1. Le 25 septembre 2012, le préfet des Landes a délivré à la société Solarezo deux permis de construire pour la réalisation d'une centrale photovoltaïque sur le territoire de la commune d'Ygos-Saint-Saturnin. Par deux demandes du 2 septembre 2014, la société Solarezo a sollicité les transferts des permis de construire au bénéfice de la société BL Conseils. Ces transferts ont été autorisés par le préfet des Landes qui a signé deux arrêtés en ce sens le 1er octobre 2014 avant d'édicter, le 30 octobre 2014, deux nouveaux arrêtés prorogeant pour une année la durée de validité des permis du 25 septembre 2012. Saisi par la fédération SEPANSO Landes de deux requêtes tendant à l'annulation des quatre arrêtés du 1er octobre et du 30 octobre 2014, le tribunal administratif de Pau a jugé que la société Solarezo ne pouvait, compte tenu de sa mise en liquidation judiciaire, être regardée comme ayant valablement signé la demande de transfert au profit de la société BL Conseils. Le tribunal a en conséquence annulé les arrêtés de transfert du 1er octobre 2014 et a rejeté les conclusions de la fédération SEPANSO Landes dirigés contre les arrêtés de prorogation des permis. Par un arrêt du 19 décembre 2019, la cour administrative d'appel de Bordeaux a confirmé l'annulation des arrêtés de transfert et a prononcé, par voie de conséquence, l'annulation des arrêtés de prorogation. Parallèlement, le juge commissaire a, par ordonnance du 7 juin 2019, autorisé la société Solarezo à procéder à la cession de gré à gré consistant dans les transferts des permis de construire du 25 septembre 2012 aux sociétés Ygos 1 et Rezo 24 Ygos 2. Par les deux arrêtés contestés du 5 juillet 2019, le préfet des Landes a transféré les permis de construire à ces deux sociétés. Par la présente requête, la fédération SEPANSO Landes relève appel du jugement du 27 avril 2022 par lequel le tribunal administratif de Pau a rejeté ses demandes d'annulation de ces deux arrêtés.

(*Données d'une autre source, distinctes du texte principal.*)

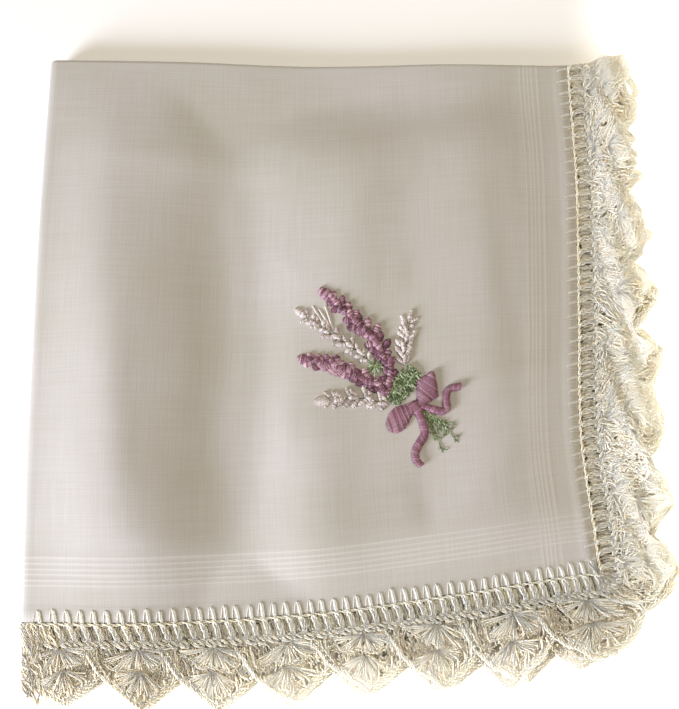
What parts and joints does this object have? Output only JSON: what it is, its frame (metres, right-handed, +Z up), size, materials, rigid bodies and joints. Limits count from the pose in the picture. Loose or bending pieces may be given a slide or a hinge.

Sur la régularité du jugement :

2. La requérante reprend en appel le moyen tiré de ce que l'ordonnance du 7 juin 2019 par laquelle, sur requête de la société Solarezo, le juge-commissaire a autorisé la cession de gré à gré par transfert des permis de construire des deux permis de construire qu'elle avait obtenus en 2012, aux sociétés Ygos 1 et Rezo 24 Ygos 2, est illégale dès lors que, compte tenu des liens existants entre les membres des sociétés, cette ordonnance méconnaît les dispositions L. 642-3 du code de commerce, qui pose un principe d'interdiction de cession d'éléments d'actifs d'une liquidation judiciaire directement ou indirectement au débiteur, aux dirigeants de droit ou de fait de la personne morale en liquidation judiciaire, ou au membre de sa famille. Ce point imposait, selon elle, que le juge administratif sursoie à statuer jusqu'à ce que le tribunal de commerce de Dax ait statué sur la légalité de cette cession.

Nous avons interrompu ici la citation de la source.